Contenzioso

La neo mamma può essere trasferita

di Angelo Zambelli

A pochi giorni dalla pronuncia che ha sancito la legittimità della procedura di licenziamento collettivo avviata da Almaviva Contact nel marzo 2016 (si veda il Sole 24 Ore del 29 aprile), il giudice del lavoro capitolino respinge il ricorso d’urgenza con cui una lavoratrice madre, addetta a una delle divisioni aziendali chiuse in esito alla procedura collettiva, si è opposta al trasferimento disposto nei suoi confronti dalla sede di Roma a quella di Rende, in Calabria.

La vicenda processuale si colloca – come anticipato – a valle della procedura di riduzione del personale conclusasi lo scorso dicembre con il licenziamento di 1.666 dipendenti, procedura che è divenuta oggetto di sindacato giudiziale a seguito del ricorso presentato dal Slc-Cgil e volto a far accertare, sotto quattro distinti profili tutti successivamente rivelatisi infondati, l’antinsindacalità della condotta di Almaviva nel corso delle trattative sindacali concluse, per quanto riguarda la sede della società in Napoli, con un accordo sottoscritto dalle Rsu al ministero dello Sviluppo Economico e, per quanto riguarda la sede di Roma, con un verbale di mancato accordo sfociato nel collocamento in mobilità unilateralmente disposto da Almaviva.

Alla fine di tale procedura la lavoratrice, madre di una bambina di 10 mesi, non poteva essere collocata in mobilità in quanto “protetta” dal divieto di licenziamento previsto dall’articolo 54 del testo unico delle disposizioni legislative in materia di tutela e sostegno della maternità e della paternità («fino al compimento di un anno di età del bambino», Dlgs 151/2001): da qui la decisione della società di trasferirla ad altra sede.
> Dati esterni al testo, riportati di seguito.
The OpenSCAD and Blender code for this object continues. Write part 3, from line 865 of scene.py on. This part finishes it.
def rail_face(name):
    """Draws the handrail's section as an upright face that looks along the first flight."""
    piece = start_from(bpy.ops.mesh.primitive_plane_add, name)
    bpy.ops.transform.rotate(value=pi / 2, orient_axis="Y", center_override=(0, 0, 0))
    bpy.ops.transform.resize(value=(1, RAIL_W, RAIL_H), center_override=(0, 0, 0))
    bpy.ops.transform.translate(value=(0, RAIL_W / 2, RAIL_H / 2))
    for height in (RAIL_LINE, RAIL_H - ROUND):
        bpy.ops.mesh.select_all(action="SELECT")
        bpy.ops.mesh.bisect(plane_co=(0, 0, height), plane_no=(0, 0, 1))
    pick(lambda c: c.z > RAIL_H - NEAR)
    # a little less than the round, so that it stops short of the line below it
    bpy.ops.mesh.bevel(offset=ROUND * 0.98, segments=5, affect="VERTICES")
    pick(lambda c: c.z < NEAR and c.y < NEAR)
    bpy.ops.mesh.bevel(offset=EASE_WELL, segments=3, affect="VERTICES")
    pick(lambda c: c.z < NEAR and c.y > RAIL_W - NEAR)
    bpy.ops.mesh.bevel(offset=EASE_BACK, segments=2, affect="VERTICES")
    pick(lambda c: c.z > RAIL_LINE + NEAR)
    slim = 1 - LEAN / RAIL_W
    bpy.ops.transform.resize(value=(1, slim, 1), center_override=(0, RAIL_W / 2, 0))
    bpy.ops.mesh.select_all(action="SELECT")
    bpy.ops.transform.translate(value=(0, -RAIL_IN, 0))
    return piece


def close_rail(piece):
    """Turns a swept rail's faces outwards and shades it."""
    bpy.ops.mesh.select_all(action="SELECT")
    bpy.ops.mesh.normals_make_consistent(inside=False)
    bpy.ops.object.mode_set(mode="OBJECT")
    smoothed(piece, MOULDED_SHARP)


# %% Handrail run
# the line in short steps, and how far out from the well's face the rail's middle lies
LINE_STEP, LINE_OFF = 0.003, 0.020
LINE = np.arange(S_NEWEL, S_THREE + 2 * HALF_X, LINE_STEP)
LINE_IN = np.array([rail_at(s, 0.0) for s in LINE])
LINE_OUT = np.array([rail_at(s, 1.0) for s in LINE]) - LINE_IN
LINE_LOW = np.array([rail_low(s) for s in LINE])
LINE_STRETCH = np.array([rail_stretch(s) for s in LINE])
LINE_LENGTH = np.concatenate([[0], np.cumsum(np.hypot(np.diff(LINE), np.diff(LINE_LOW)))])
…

La ricorrente si è opposta al trasferimento adducendo, da un lato, ragioni di carattere familiare (essendo madre di tre figli di età compresa tra 10 mesi e 10 anni nonché coniugata con persona beneficiaria delle tutele previste dalla legge 104/1992) e, dall’altro, lamentando che la società convenuta stava in realtà proseguendo la propria attività a Roma, come era possibile evincere dall’avvenuta pubblicazione di annunci per la selezione di nuovo personale.

Dal canto suo l’azienda, che ha motivato il trasferimento della lavoratrice con la cessazione di ogni attività lavorativa presso la sede di Roma e con la conseguente impossibilità di utilizzarne altrimenti la prestazione lavorativa, si è costituita in giudizio dando prova sia dell’avvenuta chiusura della divisione cui era addetta la ricorrente, sia dell’impossibilità di ricollocare quest’ultima presso la business unit ricerche di mercato (ove era in atto la ricerca di nuovo personale) alla quale erano adibiti lavoratori in possesso di professionalità del tutto differenti.
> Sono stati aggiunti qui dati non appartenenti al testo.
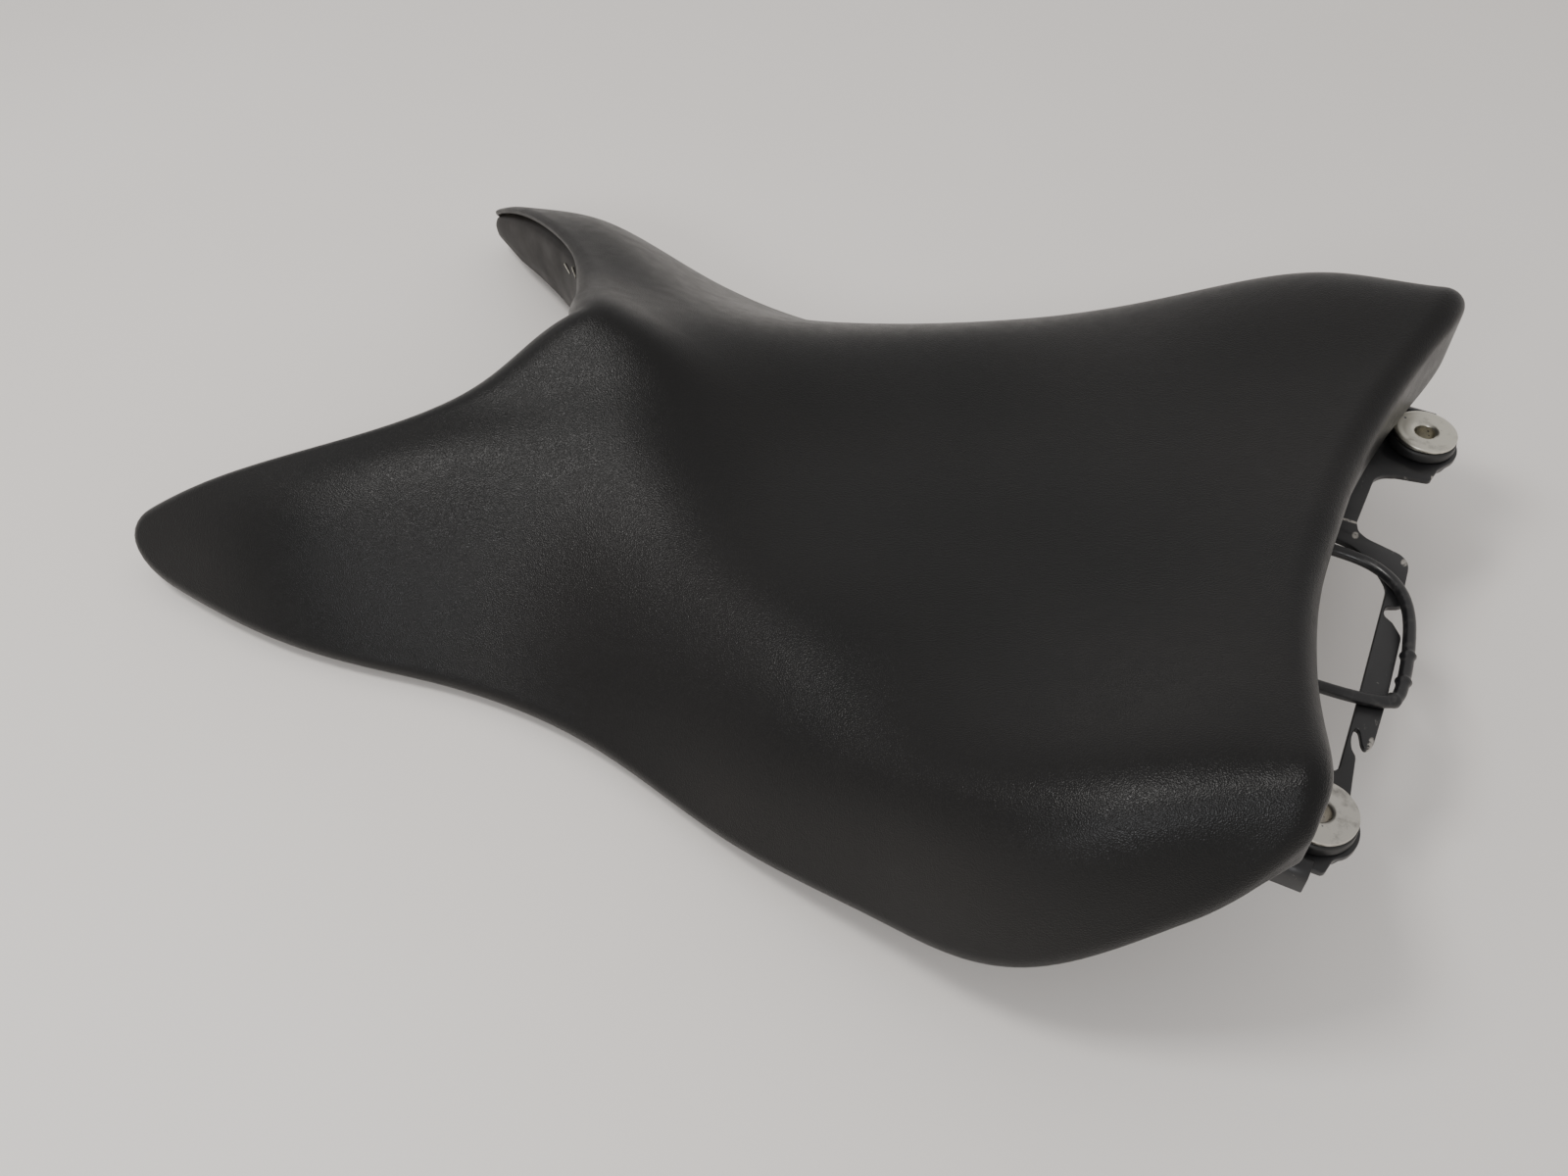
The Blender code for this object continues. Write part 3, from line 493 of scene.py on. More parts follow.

Posizioni corrispondenti a quella rivestita dalla ricorrente, peraltro, non erano disponibili nemmeno presso le altre sedi della società a Milano, Palermo, Napoli e Catania, né la stessa lavoratrice è stata in grado di indicare una sede, alternativa a quella calabrese, ove fosse possibile utilizzare la sua prestazione.

Di fronte a tali evidenze il tribunale, con pronuncia 42428 del 27 aprile 2017, non ha potuto che respingere il ricorso, ritenendo legittimo il trasferimento: «d’altra parte – afferma il giudice del procedimento cautelare – l’articolo 54 del Dlgs n. 151/2001 si limita a vietare il licenziamento della lavoratrice madre fino al compimento di un anno di età del figlio, ma non vieta la sospensione dell’attività nel caso di cessazione del reparto cui era addetta la stessa lavoratrice, né il trasferimento della lavoratrice medesima».